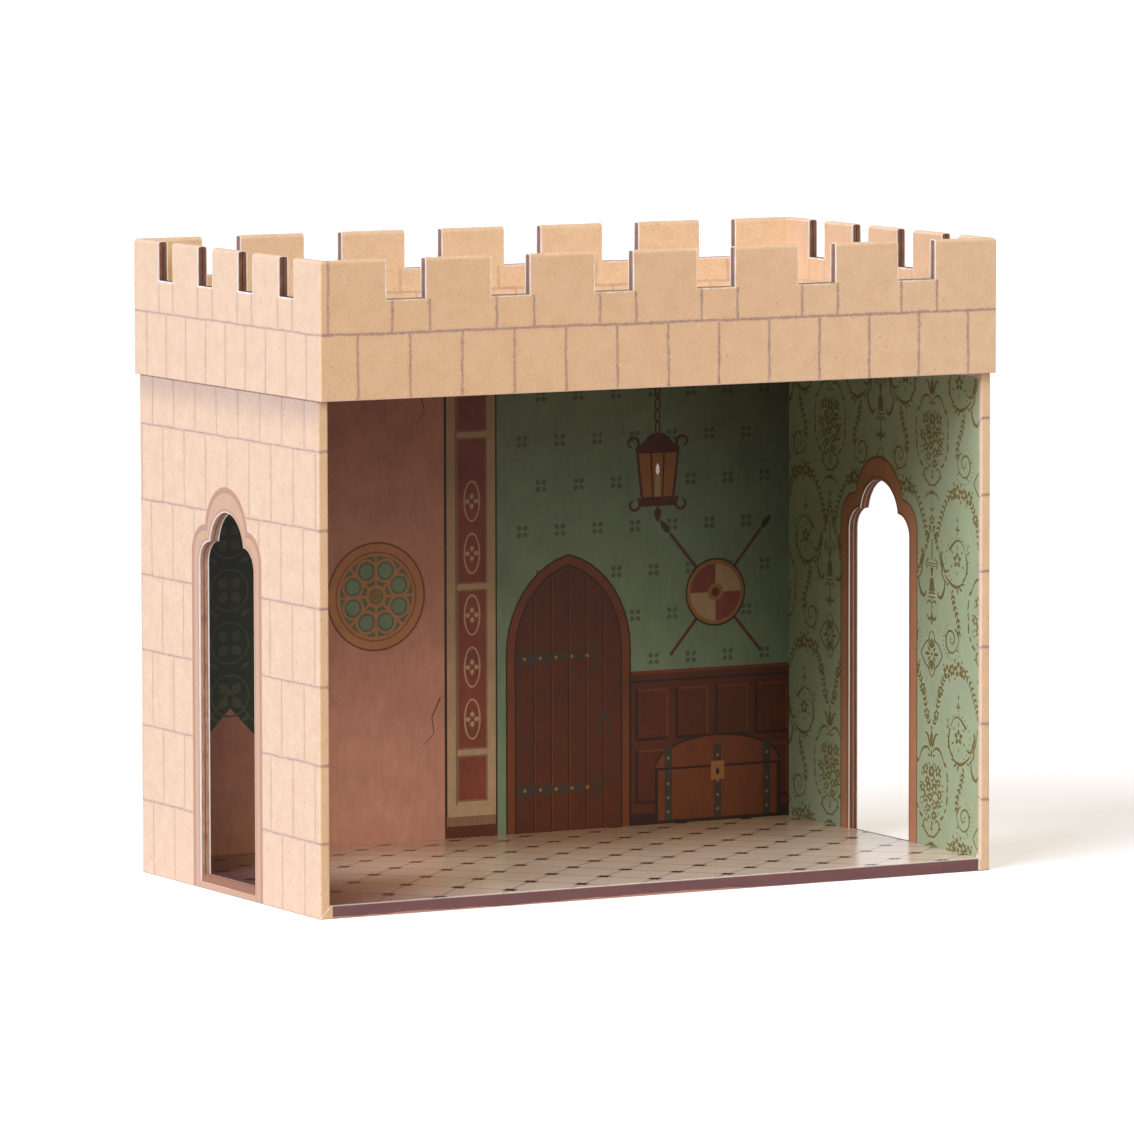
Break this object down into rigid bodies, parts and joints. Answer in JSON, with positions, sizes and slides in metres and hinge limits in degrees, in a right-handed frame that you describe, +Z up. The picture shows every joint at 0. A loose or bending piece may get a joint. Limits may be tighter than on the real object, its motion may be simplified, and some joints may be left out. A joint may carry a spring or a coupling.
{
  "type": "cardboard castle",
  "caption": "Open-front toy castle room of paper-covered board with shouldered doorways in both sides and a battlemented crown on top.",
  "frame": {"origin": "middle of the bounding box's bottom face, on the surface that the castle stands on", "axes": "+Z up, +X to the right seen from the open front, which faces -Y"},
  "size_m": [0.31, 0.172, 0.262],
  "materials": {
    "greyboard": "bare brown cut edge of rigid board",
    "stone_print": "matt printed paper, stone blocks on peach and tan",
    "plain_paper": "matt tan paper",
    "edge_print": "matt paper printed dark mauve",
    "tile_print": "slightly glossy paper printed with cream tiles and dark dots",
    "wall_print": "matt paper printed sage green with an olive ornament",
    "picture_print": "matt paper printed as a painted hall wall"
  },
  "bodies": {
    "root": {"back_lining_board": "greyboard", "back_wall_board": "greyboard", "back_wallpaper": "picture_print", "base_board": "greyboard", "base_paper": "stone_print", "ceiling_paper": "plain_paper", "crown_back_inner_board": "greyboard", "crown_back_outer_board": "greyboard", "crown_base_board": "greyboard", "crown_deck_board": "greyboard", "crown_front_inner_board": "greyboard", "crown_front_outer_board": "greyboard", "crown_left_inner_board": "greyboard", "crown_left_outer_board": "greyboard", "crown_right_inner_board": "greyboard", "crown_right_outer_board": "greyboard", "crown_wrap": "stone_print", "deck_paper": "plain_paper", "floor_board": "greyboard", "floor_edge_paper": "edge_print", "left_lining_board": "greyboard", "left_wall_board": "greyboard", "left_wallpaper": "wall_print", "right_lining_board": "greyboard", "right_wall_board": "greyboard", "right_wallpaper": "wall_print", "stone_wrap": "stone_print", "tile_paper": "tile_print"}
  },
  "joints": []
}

- **Direction**
Repeat the data verbatim.

- **Solution**
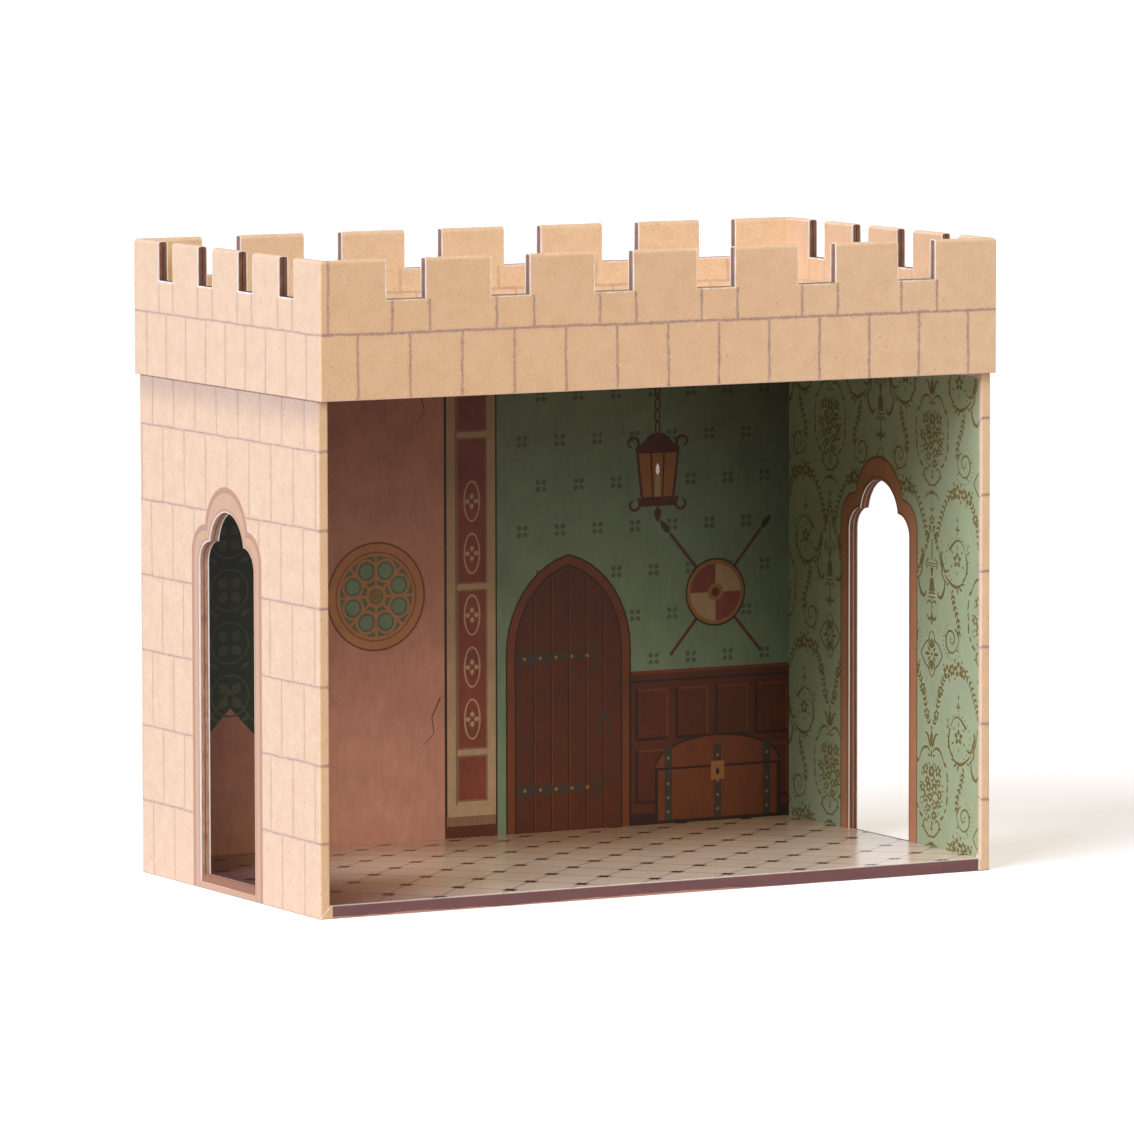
Break this object down into rigid bodies, parts and joints. Answer in JSON, with positions, sizes and slides in metres and hinge limits in degrees, in a right-handed frame that you describe, +Z up. The picture shows every joint at 0. A loose or bending piece may get a joint. Limits may be tighter than on the real object, its motion may be simplified, and some joints may be left out. A joint may carry a spring or a coupling.
{
  "type": "cardboard castle",
  "caption": "Open-front toy castle room of paper-covered board with shouldered doorways in both sides and a battlemented crown on top.",
  "frame": {"origin": "middle of the bounding box's bottom face, on the surface that the castle stands on", "axes": "+Z up, +X to the right seen from the open front, which faces -Y"},
  "size_m": [0.31, 0.172, 0.262],
  "materials": {
    "greyboard": "bare brown cut edge of rigid board",
    "stone_print": "matt printed paper, stone blocks on peach and tan",
    "plain_paper": "matt tan paper",
    "edge_print": "matt paper printed dark mauve",
    "tile_print": "slightly glossy paper printed with cream tiles and dark dots",
    "wall_print": "matt paper printed sage green with an olive ornament",
    "picture_print": "matt paper printed as a painted hall wall"
  },
  "bodies": {
    "root": {"back_lining_board": "greyboard", "back_wall_board": "greyboard", "back_wallpaper": "picture_print", "base_board": "greyboard", "base_paper": "stone_print", "ceiling_paper": "plain_paper", "crown_back_inner_board": "greyboard", "crown_back_outer_board": "greyboard", "crown_base_board": "greyboard", "crown_deck_board": "greyboard", "crown_front_inner_board": "greyboard", "crown_front_outer_board": "greyboard", "crown_left_inner_board": "greyboard", "crown_left_outer_board": "greyboard", "crown_right_inner_board": "greyboard", "crown_right_outer_board": "greyboard", "crown_wrap": "stone_print", "deck_paper": "plain_paper", "floor_board": "greyboard", "floor_edge_paper": "edge_print", "left_lining_board": "greyboard", "left_wall_board": "greyboard", "left_wallpaper": "wall_print", "right_lining_board": "greyboard", "right_wall_board": "greyboard", "right_wallpaper": "wall_print", "stone_wrap": "stone_print", "tile_paper": "tile_print"}
  },
  "joints": []
}